# Exercise instructions:
Exactly repeat the line that contains "Give this object's", then every line after it up to and including the final line.

# Extracted information:
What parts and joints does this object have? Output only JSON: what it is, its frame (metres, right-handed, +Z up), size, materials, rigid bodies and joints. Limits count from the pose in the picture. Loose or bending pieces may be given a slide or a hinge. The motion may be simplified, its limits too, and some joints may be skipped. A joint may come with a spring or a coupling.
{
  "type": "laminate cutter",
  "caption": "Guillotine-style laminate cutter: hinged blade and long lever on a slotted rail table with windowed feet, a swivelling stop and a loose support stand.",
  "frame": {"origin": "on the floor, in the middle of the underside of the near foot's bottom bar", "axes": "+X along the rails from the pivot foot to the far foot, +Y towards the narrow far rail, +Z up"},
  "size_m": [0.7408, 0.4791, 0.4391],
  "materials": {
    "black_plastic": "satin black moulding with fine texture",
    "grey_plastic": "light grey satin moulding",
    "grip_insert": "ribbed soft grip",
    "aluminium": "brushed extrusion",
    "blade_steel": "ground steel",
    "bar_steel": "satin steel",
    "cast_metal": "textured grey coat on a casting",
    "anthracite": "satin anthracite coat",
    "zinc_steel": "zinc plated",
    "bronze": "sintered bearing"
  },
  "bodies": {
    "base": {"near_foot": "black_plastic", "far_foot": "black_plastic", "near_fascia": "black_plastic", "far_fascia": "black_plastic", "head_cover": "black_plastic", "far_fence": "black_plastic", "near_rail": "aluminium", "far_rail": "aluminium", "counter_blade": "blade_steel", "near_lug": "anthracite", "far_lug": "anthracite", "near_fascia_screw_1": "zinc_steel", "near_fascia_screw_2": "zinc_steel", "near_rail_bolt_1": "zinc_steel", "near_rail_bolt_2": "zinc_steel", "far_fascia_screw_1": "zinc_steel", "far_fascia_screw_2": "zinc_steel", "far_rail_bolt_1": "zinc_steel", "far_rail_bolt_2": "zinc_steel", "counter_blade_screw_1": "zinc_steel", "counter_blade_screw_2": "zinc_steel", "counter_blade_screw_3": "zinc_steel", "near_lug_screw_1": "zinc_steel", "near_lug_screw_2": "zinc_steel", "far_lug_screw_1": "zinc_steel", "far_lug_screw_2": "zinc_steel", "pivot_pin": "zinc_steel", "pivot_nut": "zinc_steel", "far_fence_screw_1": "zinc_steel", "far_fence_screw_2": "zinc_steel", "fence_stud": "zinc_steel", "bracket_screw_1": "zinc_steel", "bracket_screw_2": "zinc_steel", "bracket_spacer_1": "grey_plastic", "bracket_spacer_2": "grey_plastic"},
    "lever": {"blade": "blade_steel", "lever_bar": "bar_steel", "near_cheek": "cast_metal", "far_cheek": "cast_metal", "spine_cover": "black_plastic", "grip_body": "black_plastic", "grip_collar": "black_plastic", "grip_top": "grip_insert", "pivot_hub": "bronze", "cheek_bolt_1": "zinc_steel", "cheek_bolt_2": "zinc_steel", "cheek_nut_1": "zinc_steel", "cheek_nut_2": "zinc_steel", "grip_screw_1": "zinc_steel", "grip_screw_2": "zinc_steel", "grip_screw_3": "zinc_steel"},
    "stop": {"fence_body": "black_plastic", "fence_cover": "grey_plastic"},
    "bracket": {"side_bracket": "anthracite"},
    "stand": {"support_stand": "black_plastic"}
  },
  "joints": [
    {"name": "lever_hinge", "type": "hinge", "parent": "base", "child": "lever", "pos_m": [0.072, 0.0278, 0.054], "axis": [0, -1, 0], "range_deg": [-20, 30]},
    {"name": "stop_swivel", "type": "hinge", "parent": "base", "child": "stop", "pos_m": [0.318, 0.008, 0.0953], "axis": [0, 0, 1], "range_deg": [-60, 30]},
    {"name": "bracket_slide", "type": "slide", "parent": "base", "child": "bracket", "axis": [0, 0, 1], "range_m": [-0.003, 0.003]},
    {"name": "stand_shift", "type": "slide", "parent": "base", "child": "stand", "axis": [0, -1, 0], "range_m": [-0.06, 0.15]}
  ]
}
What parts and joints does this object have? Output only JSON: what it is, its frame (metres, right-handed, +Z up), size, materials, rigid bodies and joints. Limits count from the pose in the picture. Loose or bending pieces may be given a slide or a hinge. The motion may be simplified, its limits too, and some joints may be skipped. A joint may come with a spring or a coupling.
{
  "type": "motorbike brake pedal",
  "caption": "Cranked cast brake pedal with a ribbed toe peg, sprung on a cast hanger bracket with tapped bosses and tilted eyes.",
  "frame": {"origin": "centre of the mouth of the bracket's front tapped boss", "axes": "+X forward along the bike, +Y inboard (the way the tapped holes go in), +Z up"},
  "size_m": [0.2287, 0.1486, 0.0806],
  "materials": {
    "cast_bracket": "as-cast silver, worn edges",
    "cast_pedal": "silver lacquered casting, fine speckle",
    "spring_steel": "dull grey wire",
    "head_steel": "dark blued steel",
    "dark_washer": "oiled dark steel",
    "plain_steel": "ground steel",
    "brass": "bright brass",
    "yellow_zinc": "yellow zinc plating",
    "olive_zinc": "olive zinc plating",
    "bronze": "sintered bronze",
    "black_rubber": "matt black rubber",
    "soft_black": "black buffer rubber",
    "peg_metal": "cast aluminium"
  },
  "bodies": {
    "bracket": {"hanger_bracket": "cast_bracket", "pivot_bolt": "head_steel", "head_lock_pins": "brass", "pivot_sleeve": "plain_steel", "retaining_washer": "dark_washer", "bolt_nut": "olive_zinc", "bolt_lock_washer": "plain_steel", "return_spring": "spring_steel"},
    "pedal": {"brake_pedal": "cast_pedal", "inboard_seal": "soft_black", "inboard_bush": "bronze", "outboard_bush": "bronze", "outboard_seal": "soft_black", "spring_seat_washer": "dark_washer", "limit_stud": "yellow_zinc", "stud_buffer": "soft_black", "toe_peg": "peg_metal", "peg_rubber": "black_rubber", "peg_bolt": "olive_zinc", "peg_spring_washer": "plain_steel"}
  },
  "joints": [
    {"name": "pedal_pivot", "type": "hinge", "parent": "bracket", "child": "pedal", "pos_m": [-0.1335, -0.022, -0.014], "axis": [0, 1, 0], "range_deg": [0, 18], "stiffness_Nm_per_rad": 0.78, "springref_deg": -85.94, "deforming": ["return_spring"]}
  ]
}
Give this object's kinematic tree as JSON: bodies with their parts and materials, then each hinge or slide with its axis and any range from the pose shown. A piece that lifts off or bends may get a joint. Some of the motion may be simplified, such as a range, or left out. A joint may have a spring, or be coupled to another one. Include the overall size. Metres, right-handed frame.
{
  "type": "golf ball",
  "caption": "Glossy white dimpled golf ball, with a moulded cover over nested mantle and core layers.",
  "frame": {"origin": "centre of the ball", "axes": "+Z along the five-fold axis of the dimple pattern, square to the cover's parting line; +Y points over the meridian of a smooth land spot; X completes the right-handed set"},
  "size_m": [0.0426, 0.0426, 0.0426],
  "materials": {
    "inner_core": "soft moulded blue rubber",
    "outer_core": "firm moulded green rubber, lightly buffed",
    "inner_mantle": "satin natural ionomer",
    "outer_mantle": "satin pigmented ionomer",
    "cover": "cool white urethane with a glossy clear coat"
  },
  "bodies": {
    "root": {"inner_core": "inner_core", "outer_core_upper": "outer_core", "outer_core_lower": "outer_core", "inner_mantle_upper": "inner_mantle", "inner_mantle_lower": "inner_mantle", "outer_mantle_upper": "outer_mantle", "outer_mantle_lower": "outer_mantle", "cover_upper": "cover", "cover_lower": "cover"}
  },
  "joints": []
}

# Task solution:
Give this object's kinematic tree as JSON: bodies with their parts and materials, then each hinge or slide with its axis and any range from the pose shown. A piece that lifts off or bends may get a joint. Some of the motion may be simplified, such as a range, or left out. A joint may have a spring, or be coupled to another one. Include the overall size. Metres, right-handed frame.
{
  "type": "golf ball",
  "caption": "Glossy white dimpled golf ball, with a moulded cover over nested mantle and core layers.",
  "frame": {"origin": "centre of the ball", "axes": "+Z along the five-fold axis of the dimple pattern, square to the cover's parting line; +Y points over the meridian of a smooth land spot; X completes the right-handed set"},
  "size_m": [0.0426, 0.0426, 0.0426],
  "materials": {
    "inner_core": "soft moulded blue rubber",
    "outer_core": "firm moulded green rubber, lightly buffed",
    "inner_mantle": "satin natural ionomer",
    "outer_mantle": "satin pigmented ionomer",
    "cover": "cool white urethane with a glossy clear coat"
  },
  "bodies": {
    "root": {"inner_core": "inner_core", "outer_core_upper": "outer_core", "outer_core_lower": "outer_core", "inner_mantle_upper": "inner_mantle", "inner_mantle_lower": "inner_mantle", "outer_mantle_upper": "outer_mantle", "outer_mantle_lower": "outer_mantle", "cover_upper": "cover", "cover_lower": "cover"}
  },
  "joints": []
}